Put vegetables in the bottom of a 6 qt. dutch oven, and place meat on top. Pour beer and vegetable juice on top, sprinkle with rosemary, salt and pepper to your personal taste - I recommend a tablespoon of kosher salt and a teaspoon of pepper. Cover and cook in oven for 2.5 hours. Serve beef over hot cooked noodles with vegetables on the side and sauce ladled over the top.

Friday, February 20, 2009


I spent last weekend in Vestal, NY at my good friend Ann's alpaca farm and I got to eat the famous local dish of Central New York, the spiedie. A spiedie is basically marinated meat on a stick, and it doesn't taste like shish kebab. Every restaurant has their own variation on the menu, and they are traditionally served on bread or a hot dog bun. I enjoyed eating chicken ones from the Spiedie and Rib Pit as well as the Skylark Diner, and on past trips I have sampled the pork and lamb ones and I love them all.

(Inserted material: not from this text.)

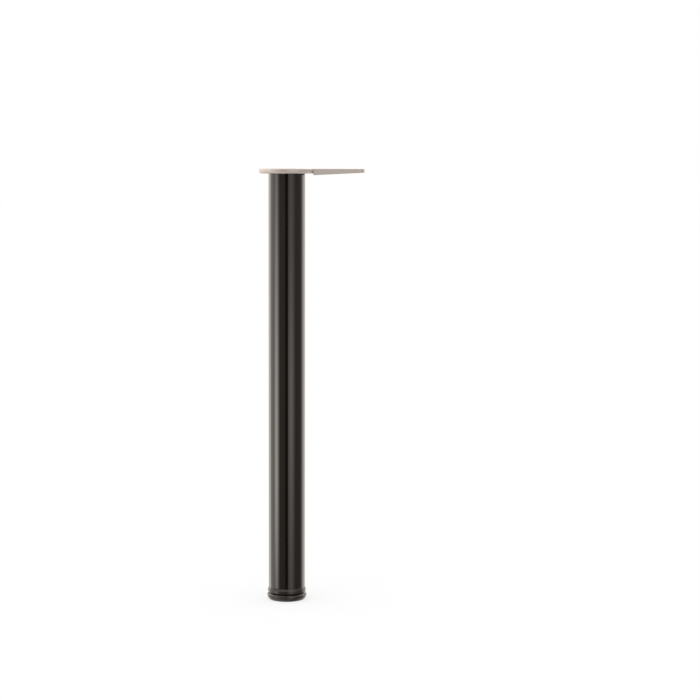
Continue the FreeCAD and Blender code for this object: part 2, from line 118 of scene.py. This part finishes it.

Ann says that when she makes them at home, she uses Salamida's State Fair Original Spiedie Sauce and since I haven't found it in Michigan, I set out to make mine from scratch. After much online research, I probably found 20 different spiedie sauce recipes, so I borrowed some ideas from each and made up my own recipe. The trick to making spiedies is to marinate the meat for at least 3 days before you put them on skewers to grill. This recipe can be used to marinate up to 3 lbs. of the meat or poultry of your choice.
Spiedie Sauce
8 bay leaves, crumbled into small pieces
4 t. oregano
8 cloves of garlic, minced
1/2 cup vegetable oil
1 c.up distilled white vinegar
1 tsp. pepper
3 tsp. salt
Mix marinade in a plastic bag and add meat or poultry of your choice cut into 1 - 2" square cubes. Marinate in the fridge for at least 3 days, turning the bag over 2x a day at least. Skewer meat and grill until cooked through. Remove skewers and serve on hot dog buns or white bread. Also, spiedies are great on salads!